A la inutilidad de Vox hay que sumar la vergüenza que hacen pasar a algunos de quienes les votaron. Que los representantes de Vox se aparten entre risas de los minutos de silencio por las víctimas de la violencia machista, o que dejen a sus seguidores más nazis exhibirse sin pudor, podría haber situado en un lugar a una parte del votante conservador donde no quiere estar. Casi un millón de personas han dejado de votar a Vox y han vuelto a papá PP o se han quedado en casa. Y eso que el PP ha hecho algún que otro guiño al trumpismo voxero, como ya hizo Ayuso en su campaña madrileña.

Lo que Vox sí ha conseguido estos años es haberse presentado como una suerte de irreverencia antisistema contra la corrección política impuesta por la dictadura progre y los buenistas. Han hecho creer a una parte de la población que ‘el sistema’ son los derechos y no las élites económicas de las que dependen nuestras casas, nuestros salarios, nuestro medio ambiente y nuestras vidas. Y aunque no todos estos les hayan votado, sí que existe este magma reaccionario que transita bajo tierra como un grano de pus que puede salir en cualquier momento.

Y es que la ultraderecha ha conseguido armar todo un ejército de acólitos que pregonan este nuevo evangelio por todos los canales posibles, aunque sus vídeos y sus redes no lleven el logotipo del partido. Sus ideas venden. Aseguran espectáculo y no amenazan al poder. Son asumibles. El veneno, en pequeñas dosis, es psicotrópico, dicen. Y a ello juegan algunos, desde programas de televisión conscientes perfectamente de lo que hacen, hasta el PP, capaz de hablar con lengua de serpiente si procede para hacer un guiño a esos hijos rebeldes que un día se fueron a casa del tío Santi y que algún día volverán a casa. Como acaba de pasar ahora mismo.

Esto es lo que se denomina la batalla cultural, lo que viene haciendo la extrema derecha desde que en los 70 se repensó la estrategia neofascista en los laboratorios de la Nouvelle Droite francesa y que hoy ha conseguido situar a los herederos del fascismo en puestos de poder en medio planeta. Estirar el centro político cada vez más a la derecha. Lepenizar los espíritus, como se dijo en Francia hace décadas, y que hoy en Europa se evidencia con conservadores y socialdemócratas, y hasta alguno que se llama comunista, hablar de determinados temas en el mismo idioma que estos posfascistas. Esta es su victoria más allá de los votos. Y esto es lo que nos debe preocupar a pesar de sus pésimos resultados electorales de anteayer.

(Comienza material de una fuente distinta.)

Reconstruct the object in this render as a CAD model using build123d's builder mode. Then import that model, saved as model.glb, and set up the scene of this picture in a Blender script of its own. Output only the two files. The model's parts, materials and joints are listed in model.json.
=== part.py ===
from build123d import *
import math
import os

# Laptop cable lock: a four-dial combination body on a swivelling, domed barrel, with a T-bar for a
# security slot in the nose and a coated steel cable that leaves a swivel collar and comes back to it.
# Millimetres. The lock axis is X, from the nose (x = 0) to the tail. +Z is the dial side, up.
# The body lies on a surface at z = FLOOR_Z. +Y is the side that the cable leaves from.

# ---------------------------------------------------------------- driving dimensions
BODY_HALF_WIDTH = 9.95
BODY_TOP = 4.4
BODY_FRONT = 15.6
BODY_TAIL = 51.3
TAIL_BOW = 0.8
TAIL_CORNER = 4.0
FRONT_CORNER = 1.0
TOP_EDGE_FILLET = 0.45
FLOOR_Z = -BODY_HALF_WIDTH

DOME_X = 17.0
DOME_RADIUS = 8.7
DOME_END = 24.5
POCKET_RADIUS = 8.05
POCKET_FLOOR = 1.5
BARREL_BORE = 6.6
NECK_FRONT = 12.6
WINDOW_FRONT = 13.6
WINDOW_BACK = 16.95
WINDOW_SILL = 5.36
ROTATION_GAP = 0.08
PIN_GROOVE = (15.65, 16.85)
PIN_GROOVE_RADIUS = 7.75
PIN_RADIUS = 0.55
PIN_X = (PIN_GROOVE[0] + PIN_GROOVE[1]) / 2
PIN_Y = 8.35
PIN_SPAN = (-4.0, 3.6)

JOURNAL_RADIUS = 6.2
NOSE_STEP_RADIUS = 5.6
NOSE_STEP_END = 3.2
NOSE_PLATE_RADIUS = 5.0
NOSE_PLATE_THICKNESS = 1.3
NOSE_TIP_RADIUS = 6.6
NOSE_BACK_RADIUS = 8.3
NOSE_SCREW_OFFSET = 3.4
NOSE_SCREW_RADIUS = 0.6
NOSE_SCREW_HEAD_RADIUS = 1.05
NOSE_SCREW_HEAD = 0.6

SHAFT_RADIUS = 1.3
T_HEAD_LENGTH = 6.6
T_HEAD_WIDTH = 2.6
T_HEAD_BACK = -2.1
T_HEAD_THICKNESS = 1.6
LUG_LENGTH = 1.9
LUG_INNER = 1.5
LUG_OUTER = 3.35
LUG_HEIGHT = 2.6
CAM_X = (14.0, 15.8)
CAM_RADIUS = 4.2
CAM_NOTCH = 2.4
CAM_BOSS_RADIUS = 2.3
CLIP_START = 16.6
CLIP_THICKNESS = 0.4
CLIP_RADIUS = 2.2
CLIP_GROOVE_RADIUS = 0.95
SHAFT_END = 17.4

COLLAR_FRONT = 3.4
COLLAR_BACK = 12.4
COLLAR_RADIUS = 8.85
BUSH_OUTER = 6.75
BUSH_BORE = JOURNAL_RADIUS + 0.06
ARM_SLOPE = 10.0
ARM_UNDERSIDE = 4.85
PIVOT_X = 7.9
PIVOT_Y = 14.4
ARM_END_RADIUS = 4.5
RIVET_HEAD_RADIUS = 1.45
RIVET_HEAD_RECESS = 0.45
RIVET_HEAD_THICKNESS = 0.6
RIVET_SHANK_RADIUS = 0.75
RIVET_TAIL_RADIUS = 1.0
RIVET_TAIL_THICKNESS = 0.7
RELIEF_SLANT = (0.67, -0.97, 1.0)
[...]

En estos tiempos que nos toca vivir, la inversión y el esfuerzo está en gran medida en las redes sociales y en los medios propios. Los algoritmos son aliados imprescindibles para los ultras, y no es casual que, si buscas qué es el feminismo en varias plataformas, lo primero que te aparezca sea cualquier basura misógina con millones de visitas. Por no hablar de los infectos canales de Telegram donde la ultraderecha y la cloaca conspiranoica se mueve entre zurullos.

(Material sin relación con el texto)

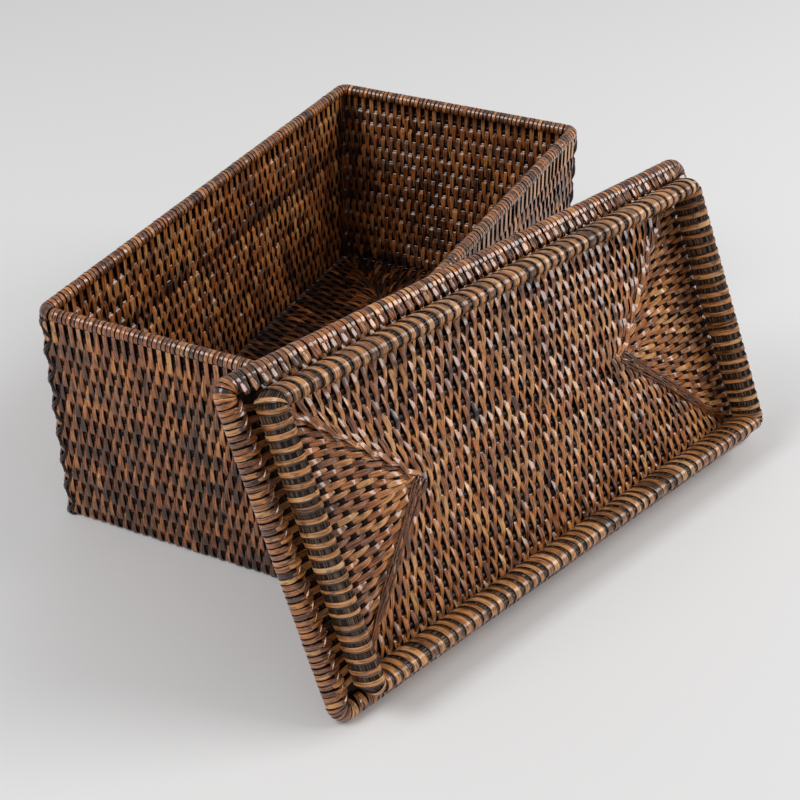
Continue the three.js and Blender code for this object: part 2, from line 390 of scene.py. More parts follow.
def oval(half_wide, half_high, turn, power=2.15):
    """Points at turns round a slightly squared oval."""
    cos, sin = np.cos(turn), np.sin(turn)
    return np.stack([half_wide * np.sign(cos) * np.abs(cos) ** (2 / power),
                     half_high * np.sign(sin) * np.abs(sin) ** (2 / power)], -1)


zone_waves = (0.11, 0.06, 0.035)  # metres from one light area to the next
zone_squeeze = 1.6
band_share = 0.5  # how strong the level bands in the areas are, and how much shorter their waves
band_wave = 0.4


def zones(x, y, draws):
    """Broad light and dark areas, as where a weaver changes to another bundle of cane."""
    total = np.zeros(np.broadcast(x, y).shape)
    for wave in zone_waves:
        turn = draws.uniform(0, math.pi)
        phase = draws.uniform(0, 2 * math.pi, 2)
        slope = x * math.cos(turn) + zone_squeeze * y * math.sin(turn)
        total = total + np.sin(2 * math.pi / wave * slope + phase[0])
        total = total + band_share * np.sin(2 * math.pi / (band_wave * wave) * y + phase[1])
    return total / (len(zone_waves) * (1 + band_share))


# Materials
def principled(name, roughness, coat, coat_roughness, specular=0.2):
    material = bpy.data.materials.new(name)
    material.use_nodes = True
    shader = material.node_tree.nodes["Principled BSDF"]
    looks = {"Roughness": roughness, "Coat Weight": coat, "Coat Roughness": coat_roughness, "Coat IOR": 1.6,
             "Specular IOR Level": specular}
    for key, value in looks.items():
        shader.inputs[key].default_value = value
    return material, material.node_tree, shader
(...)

España, sin embargo, contuvo el domingo su crecimiento electoral, y logró frenar, al menos de momento, un gobierno del PP con Vox. Si en estas elecciones ha funcionado el miedo a la derecha, los partidos que han logrado ese voto de contención tienen una enorme responsabilidad para articular políticas que sepan neutralizar aquellas grietas por donde se cuela el odio. Esa precariedad que amenaza a tantas personas y cuya desesperación y falta de soluciones les puede hacer abrazar a cualquier salvapatrias. Una vez han logrado parar a la ultraderecha en las urnas, ahora toca hacer políticas que la desactiven, y esto no pasa por parecerse a ellas mercadeando o prescindiendo de los derechos humanos, como viene pasando en temas migratorios, política exterior y en tantos otros asuntos donde la derecha actuaría parecido a como lleva haciéndolo un gobierno que se llama progresista.

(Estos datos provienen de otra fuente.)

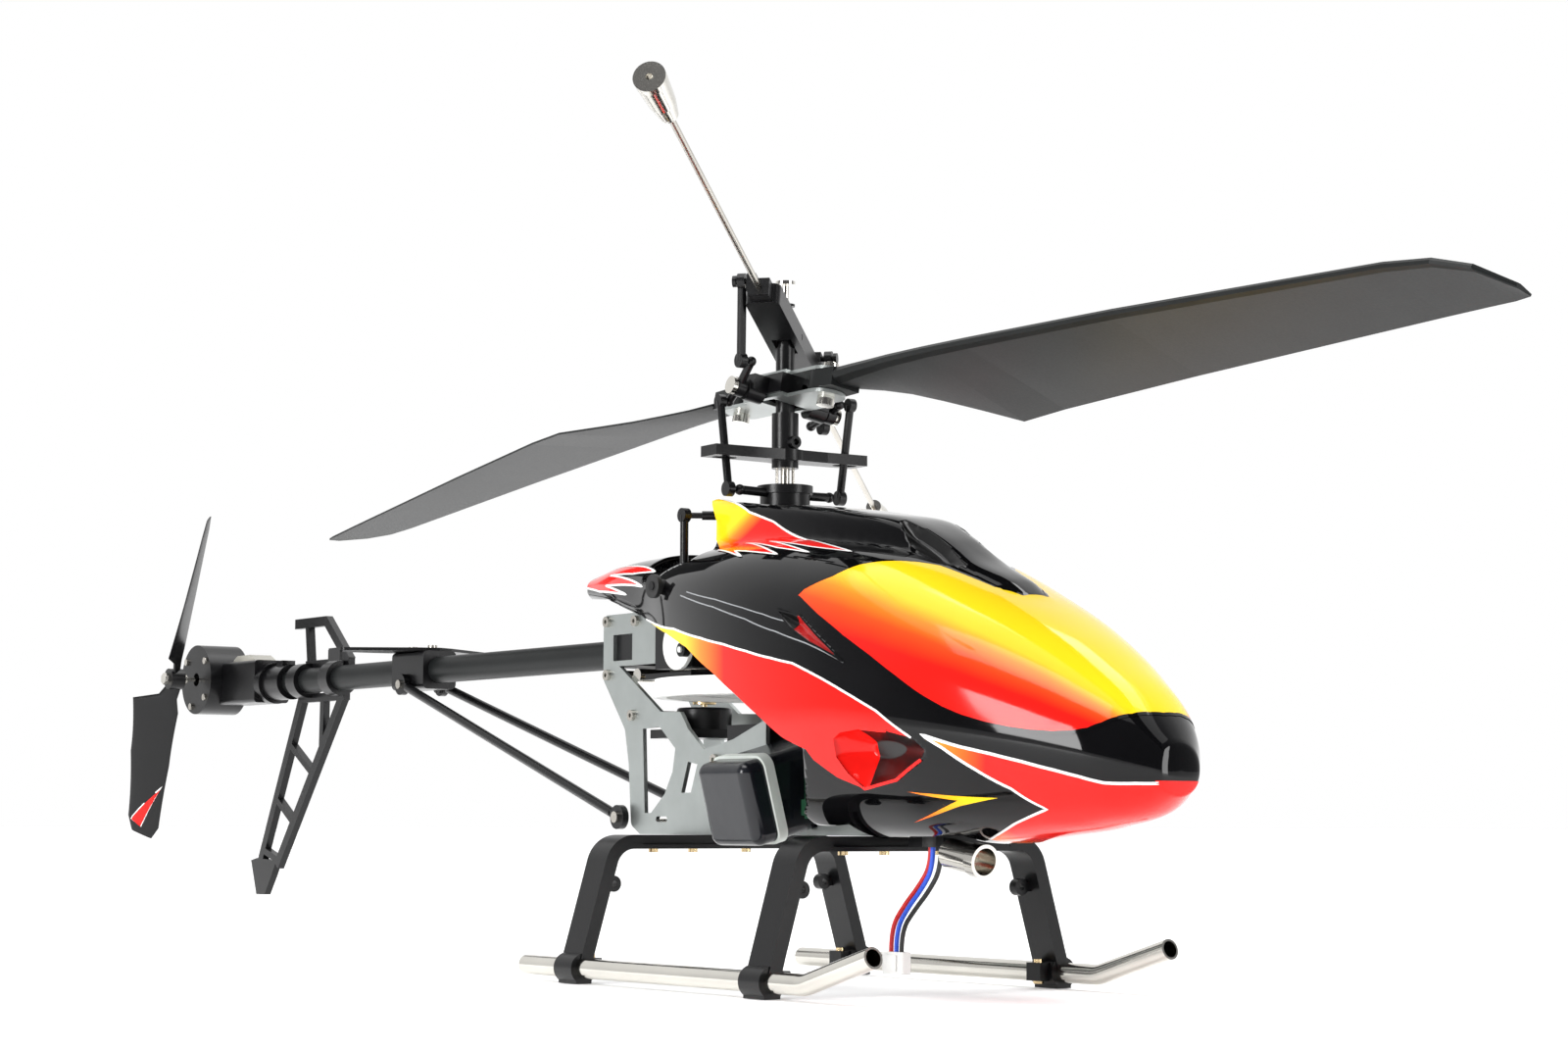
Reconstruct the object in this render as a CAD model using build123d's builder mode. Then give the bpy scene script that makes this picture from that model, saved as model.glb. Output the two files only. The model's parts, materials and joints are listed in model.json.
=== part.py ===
from build123d import *
from math import cos, pi, radians, sin, tan
import os

os.makedirs("parts", exist_ok=True)

# Remote control helicopter. Millimetres, +X to the nose, +Y to port, +Z up.
# The origin lies on the floor under the main mast.

# ---- driving dimensions -------------------------------------------------
skid_track = 114.8          # between the two skid tube axes
skid_radius = 3.3
skid_rear_x = -69.0
skid_bend_x = 91.6
skid_tip = (124.5, 14.2)    # x and z of the turned-up front end
clamp_radius = 5.0
bow_stations = (-38.0, 69.0)
bow_depth = 12.0
bow_top_z = 48.6

plate_outer_y = 17.0
plate_thick = 1.5
plate_inner_y = plate_outer_y - plate_thick
plate_bottom_z = 48.7
plate_top_z = 125.6

boom_z = 113.0
boom_radius = 5.25
boom_front_x = -64.0
boom_rear_x = -396.0
support_radius = 1.75

mast_radius = 1.5
mast_bottom_z = 68.0
gear_pitch_radius = 43.5
pinion_pitch_radius = 4.25
gear_z = 94.0
gear_face = 6.0
motor_x = -(gear_pitch_radius + pinion_pitch_radius)

blade_azimuth = -2.4        # degrees about +Z from the nose
hub_z = 196.8               # height of the blade roots
grip_roll = -10.4           # degrees about the blade axis as it stands
bolt_reach = 26.0
rotor_radius = 322.0
front_blade_droop = 7.0   # how far a tip hangs below its root
rear_blade_droop = 25.0

flybar_azimuth = -48.7
flybar_tilt = 15.7          # degrees, starboard end up, as it stands
flybar_z = 215.5
flybar_reach = 177.2
flybar_rod_radius = 1.05
weight_length = 22.3

swash_z = 158.0
arm_azimuths = (237.8, 122.2)
arm_reach = 30.4
servo_link_y = 28.0

tail_axis = (-433.0, 116.0)  # x and z of the tail rotor shaft
tail_rotor_y = -25.0
tail_rotor_radius = 76.0

wire_radius = 0.75

servo_axis = (-24.5, 112.0)  # x and z of the servos' output shafts
grommet_x = -21.5
grommet_z = 131.0


# ---- helpers ------------------------------------------------------------
def polar(reach, azimuth, z):
    """A point at a given reach and azimuth from the mast."""
    return Vector(reach * cos(radians(azimuth)), reach * sin(radians(azimuth)), z)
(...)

Esta debacle de Vox no sabemos si es circunstancial o marca ya el techo de la extrema derecha en España hasta ahora bien acomodada en el PP. Pero nos debe hacer parar y reflexionar todavía más sobre dónde y cómo logra convencer a alguien de clase trabajadora de que su peor enemigo es otro trabajador o trabajadora, o los derechos de determinadas personas que tan solo piden vivir en paz y con la misma normalidad que otros a los que no les persigue su identidad o sus circunstancias como un estigma o como una condena a muerte.